◆ **Work required**: Return, word for word, every line that follows.

◆ **Material**:

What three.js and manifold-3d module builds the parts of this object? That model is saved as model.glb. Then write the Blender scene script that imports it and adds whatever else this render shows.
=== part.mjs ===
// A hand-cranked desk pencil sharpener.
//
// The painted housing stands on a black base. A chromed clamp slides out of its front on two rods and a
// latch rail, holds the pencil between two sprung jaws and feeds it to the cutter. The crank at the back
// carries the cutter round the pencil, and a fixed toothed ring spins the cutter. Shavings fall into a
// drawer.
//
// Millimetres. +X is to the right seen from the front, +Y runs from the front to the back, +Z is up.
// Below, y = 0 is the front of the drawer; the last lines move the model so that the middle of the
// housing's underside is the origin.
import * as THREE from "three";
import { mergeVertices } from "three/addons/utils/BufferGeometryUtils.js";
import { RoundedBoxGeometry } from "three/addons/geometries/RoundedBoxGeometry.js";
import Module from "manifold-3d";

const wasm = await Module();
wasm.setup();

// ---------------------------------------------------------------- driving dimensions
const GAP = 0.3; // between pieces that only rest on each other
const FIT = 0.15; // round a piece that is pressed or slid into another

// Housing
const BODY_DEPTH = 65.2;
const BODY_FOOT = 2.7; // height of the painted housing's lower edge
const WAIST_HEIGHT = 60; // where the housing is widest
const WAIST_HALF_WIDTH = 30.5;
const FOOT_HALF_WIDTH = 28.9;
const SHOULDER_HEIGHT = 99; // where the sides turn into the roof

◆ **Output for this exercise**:
What three.js and manifold-3d module builds the parts of this object? That model is saved as model.glb. Then write the Blender scene script that imports it and adds whatever else this render shows.
=== part.mjs ===
// A hand-cranked desk pencil sharpener.
//
// The painted housing stands on a black base. A chromed clamp slides out of its front on two rods and a
// latch rail, holds the pencil between two sprung jaws and feeds it to the cutter. The crank at the back
// carries the cutter round the pencil, and a fixed toothed ring spins the cutter. Shavings fall into a
// drawer.
//
// Millimetres. +X is to the right seen from the front, +Y runs from the front to the back, +Z is up.
// Below, y = 0 is the front of the drawer; the last lines move the model so that the middle of the
// housing's underside is the origin.
import * as THREE from "three";
import { mergeVertices } from "three/addons/utils/BufferGeometryUtils.js";
import { RoundedBoxGeometry } from "three/addons/geometries/RoundedBoxGeometry.js";
import Module from "manifold-3d";

const wasm = await Module();
wasm.setup();

// ---------------------------------------------------------------- driving dimensions
const GAP = 0.3; // between pieces that only rest on each other
const FIT = 0.15; // round a piece that is pressed or slid into another

// Housing
const BODY_DEPTH = 65.2;
const BODY_FOOT = 2.7; // height of the painted housing's lower edge
const WAIST_HEIGHT = 60; // where the housing is widest
const WAIST_HALF_WIDTH = 30.5;
const FOOT_HALF_WIDTH = 28.9;
const SHOULDER_HEIGHT = 99; // where the sides turn into the roof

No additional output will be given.